Published: Thursday, 18th February, 2010 10:00am

Pic by==: 97
For the 50,000 or so Halifax customers and 750 workers are losing their bank and their jobs, last week's announcement is going to result in considerable inconvenience and financial loss.
The end of this high street bank's presence has come as a shock, but it shouldn't be a surprise: the Irish management did the right thing - it recognised that it was unsustainably loss-making and rather than seek to throw more good money after bad (from its UK parents, Bank of Scotland/ Lloyds Bank and the UK taxpayer that owns 43% of Lloyds) it decided to call it a day.
Pity the same hadn't been done with the other seriously impaired Irish banks and building societies before their managements opted in October 2008, in the immediate aftermath of the global financial (and Iceland) meltdown, to save their own skins by panicking the headless chickens in the Department of Finance and the government to accept responsibility for all their debts and liabilities.
We'll never know now exactly what would have happened if the stakeholders in the Irish banks had lost their money a year ago and not just shareholders and present and future taxpayers. The foreign bond-holders would have certainly been burned (as they were in many other jurisdictions), and, unless some form of a Swedish-style 'good bank' solution had been put in place, deposit holders would have lost savings in excess of the deposit guarantees (As has happened to the excess-savers in the 150 or so US local banks that failed in the last year).
But it is highly unlikely that the entire Irish nation, or our ability to keep borrowing on foreign debt markets would have been tarnished forever, especially if we also instituted proper debt and wage reduction and introduced public spending cuts that the government is attempting now, though with much less success than is being reported.
I say this by way of suggesting that the Halifax closure is probably just the start this year of a much bigger contraction in the Irish banking sector this year.
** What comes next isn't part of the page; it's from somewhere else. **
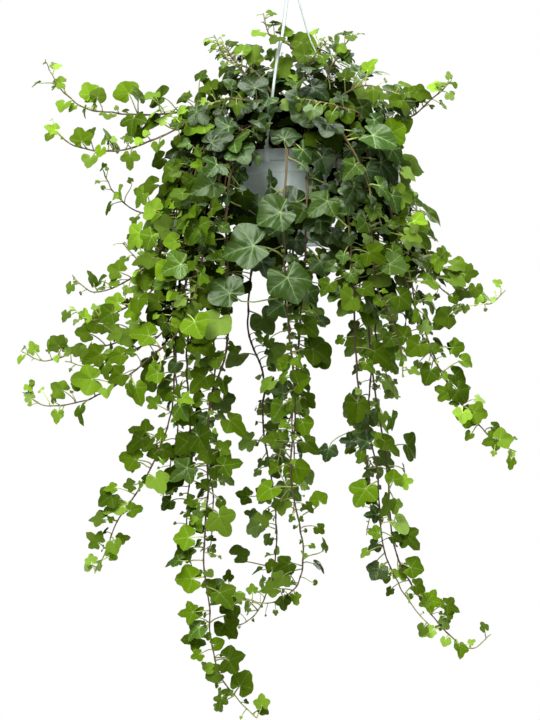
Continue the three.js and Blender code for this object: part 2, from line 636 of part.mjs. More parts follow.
// Sets a leaf on one side of its stem: the petiole's last ring lies in that side, and triangles fill
// the side round it, taking both rims' corners in turn by their angle about the ring's middle.
function joinLeaf(points, triangles, leaf, { numbers, middle, normal }) {
  const skin = leafSkin(leaf);
  const end = skin.points.length - 3;
  for (let i = end; i < end + 3; i++) {
    const out = skin.points[i].clone().sub(leaf.foot);
    out.addScaledVector(normal, -out.dot(normal)).setLength(petioleRadius(leaf.width));
    skin.points[i] = middle.clone().add(out);
  }
  const base = points.push(...skin.points) - skin.points.length;
  triangles.push(...skin.triangles.map(corners => corners.map(i => i + base)));

  const east = points[numbers[1]].clone().sub(points[numbers[0]]).normalize();
  const north = normal.clone().cross(east);
  const turnOf = i => {
    const out = points[i].clone().sub(middle);
    return Math.atan2(out.dot(north), out.dot(east));
  };
  const byTurn = list => list.map(i => ({ i, turn: turnOf(i) })).sort((p, q) => p.turn - q.turn);
  const outer = byTurn(numbers);
  const inner = byTurn([0, 1, 2].map(i => base + end + i));
  let [outside, inside] = [outer.at(-1).i, inner.at(-1).i];
  for (const { i } of [...outer, ...inner].sort((p, q) => p.turn - q.turn)) {
    if (numbers.includes(i)) {
      triangles.push([outside, i, inside]);
      outside = i;
    } else {
      triangles.push([inside, outside, i]);
      inside = i;
    }
  }
}

// The whole plant

function boxOf(manifold) {
  const { min, max } = manifold.boundingBox();
  return new THREE.Box3(V(...min), V(...max));
}

const placed = [];              // everything that a new leaf has to clear: solid, box, stem, segment

function place(manifold, stem = -1, segment = -1) {
  placed.push({ manifold, box: boxOf(manifold), stem, segment });
}

// A leaf fits if its petiole can leave the stem's side, and its blade clears everything and its
// petiole everything but its own stem nearby.
function fits(leaf, corners, vine) {
  if (footSide(corners, leaf.node, leaf).facing < 0.4) return false;
  const blade = leafSolid(leaf, leafClearance, false);
  const whole = leafSolid(leaf, leafClearance, true);
  const box = boxOf(whole);
  const clear = placed.every(item => {
    if (!item.box.intersectsBox(box)) return true;
    const own = item.stem === vine && Math.abs(item.segment - leaf.node + 1) < 2;
    const common = (own ? blade : whole).intersect(item.manifold);
    const empty = common.isEmpty();
    common.delete();
    return empty;
  });
  blade.delete();
  whole.delete();
  return clear;
}

// Every vine with its stem and the leaves that fit. Leaves placed by hand come first.
function growPlant(hardware) {
  const lines = routes.map(stemNodes);
  bendClear(lines, strapAzimuths.map(strapPoints));
  hardware.forEach(piece => place(piece));
  const vines = lines.map((nodes, vine) => {
    const radii = nodes.map((_, i) => stemFoot + (stemTip - stemFoot) * i / (nodes.length - 1));
    const ways = acrossLine(nodes, vineFacing(vine, nodes.at(-1)));
    for (let i = 0; i < nodes.length - 1; i++) {
      const piece = [nodes, radii, ways].map(list => list.slice(i, i + 2));
      place(solid(tube(...piece)), vine, i);
    }
    return { nodes, radii, ways, corners: ringCorners(nodes, radii, ways, 3), leaves: [] };
  });
  const tryLeaf = (vine, leaf) => {
    if (!fits(leaf, vines[vine].corners, vine)) return false;
    place(leafSolid(leaf));
    vines[vine].leaves.push(leaf);
    return true;
  };
  for (const [name, node, notch, tip, width] of placedLeaves) {
    const vine = routes.findIndex(route => route[0] === name);
    tryLeaf(vine, placedPose(lines[vine], node, notch, tip, width));
  }
  vines.forEach(({ nodes, leaves }, vine) => {
    const taken = new Set(leaves.map(leaf => leaf.node));
    for (let node = 3; node < nodes.length; node++) {
      if (taken.has(node)) continue;
      for (let attempt = 0; attempt < leafTries; attempt++) {
        if (tryLeaf(vine, leafPose(nodes, vine, node, attempt))) break;
      }
    }
  });
  return vines;
}

const potBody = pot();
const hangerBody = hanger();
const vines = growPlant([potBody, hangerBody]);

const group = new THREE.Group();
group.position.z = -rimDrop;

function addPiece(name, geometry, color, roughness) {
  const material = new THREE.MeshStandardMaterial({ color, roughness, metalness: 0 });
  const mesh = new THREE.Mesh(geometry, material);
  mesh.name = name;
  group.add(mesh);
}

addPiece('pot', geometryOf(potBody), 0x96a5a8, 0.6);
addPiece('hanger', geometryOf(hangerBody), 0xc9cccb, 0.5);
addPiece('soil', geometryOf(soil(vines)), 0x3a2c20, 1);
vines.forEach((vine, i) => {
  const name = routes[i][0];
  const color = name.startsWith('crown') ? 0x2f5a2c : 0x4f8a3c;
  addPiece(`vine_${name}`, vineGeometry(vine, vine.radii, vine.leaves), color, 0.5);
});

export default group;
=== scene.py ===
from dataclasses import dataclass
from functools import cache
from math import atan2, cos, degrees, exp, hypot, pi, radians, sin
from random import Random

import bmesh
import bpy
import numpy as np
from mathutils import Matrix, Quaternion, Vector, noise
from mathutils.bvhtree import BVHTree
from mathutils.kdtree import KDTree


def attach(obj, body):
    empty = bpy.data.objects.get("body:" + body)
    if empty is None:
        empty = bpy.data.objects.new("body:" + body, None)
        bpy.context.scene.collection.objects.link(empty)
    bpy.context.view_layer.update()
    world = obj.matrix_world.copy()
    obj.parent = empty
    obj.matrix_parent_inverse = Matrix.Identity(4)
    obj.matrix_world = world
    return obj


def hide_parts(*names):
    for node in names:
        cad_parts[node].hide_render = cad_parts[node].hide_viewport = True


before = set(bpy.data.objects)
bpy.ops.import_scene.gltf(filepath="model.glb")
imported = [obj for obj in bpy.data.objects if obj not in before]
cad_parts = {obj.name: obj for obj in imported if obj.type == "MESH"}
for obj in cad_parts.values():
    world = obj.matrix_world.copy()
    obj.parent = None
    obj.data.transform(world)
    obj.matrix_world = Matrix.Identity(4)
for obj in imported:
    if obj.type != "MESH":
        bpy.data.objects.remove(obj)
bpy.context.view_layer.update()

# The plant's own measures are millimetres from the middle of the rim's top: right, back, up.
# TO_FRAME takes them to the frame, in metres from the hook's seat.
RIM_DROP = 338
TO_FRAME = Matrix.Translation((0, 0, -RIM_DROP / 1000)) @ Matrix.Scale(0.001, 4)
UP = Vector((0, 0, 1))

# Camera: level, in front of the plant
CAMERA_AT = Vector((-0.034, -3.5, -0.676))
SEEN_HEIGHT = 1.177             # metres of the pot's plane that the view takes in
SENSOR = 36

RIM_RADIUS = 85
RIM_WALL = 2.5
BAND_HEIGHT = 18
BAND_STEP = 2.3
WALL_LINE = 37
POT_HEIGHT = 150
BASE_RADIUS = 62
SOIL_DEPTH = 15
STEM_DEPTH = 26
STEM_MOUTH = 6                  # a stem leaves its hole this far above the soil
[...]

With unemployment still rising; practically no domestic investment happening; a major cutback in Irish consumer spending; more cutting back on debt and increased saving and some of our biggest trading partners like the UK, US, Germany and other European countries not yet in any genuine recovery, there is simply no justification to keep thousands of people underemployed in the domestic and commercial banks.
I expect by the end of this year it won't just be Halifax branches that will be shuttered. As a bank user, you need to be a step ahead of what is likely to come next.
So what should you do?
If you are a Halifax customer, you need to find a new home for your current accounts, savings accounts, credit card and other loans and ideally your mortgage if you are not among the 70% of Halifax homeloan customers already on a tracker mortgage.
Aim for a no-cost current account with convenient access. The debt-free and solvent PostBank, which is located in post offices that are open on Saturdays (but not necessary at lunchtimes!) offers free banking, overdrafts and credit cards and insurance products, but still no personal loans or mortgages.
Postbank has good on-line bank access, but the Rolls Royce of on-line accounts is National Irish Bank's, which is owned by Danske Bank of Denmark, which has weathered the global recession well, even if its Irish operation has not.
Danske and NIB insist they are here to stay; ditto for Ulster Bank (which is owned by the struggling Royal Bank of Scotland. Permanent TSB, which has not received government aid has a solvent parent in Irish Life; AIB and Bank of Ireland's dire financial positions are well known by now, though ironically since they are under government orders to make mortgage lending available, they might be the best options for Halifax variable rate or ex-fixed rate home loan customers who want to shift their mortgages in the face of uncompetitive rates from Bank of Scotland Ireland.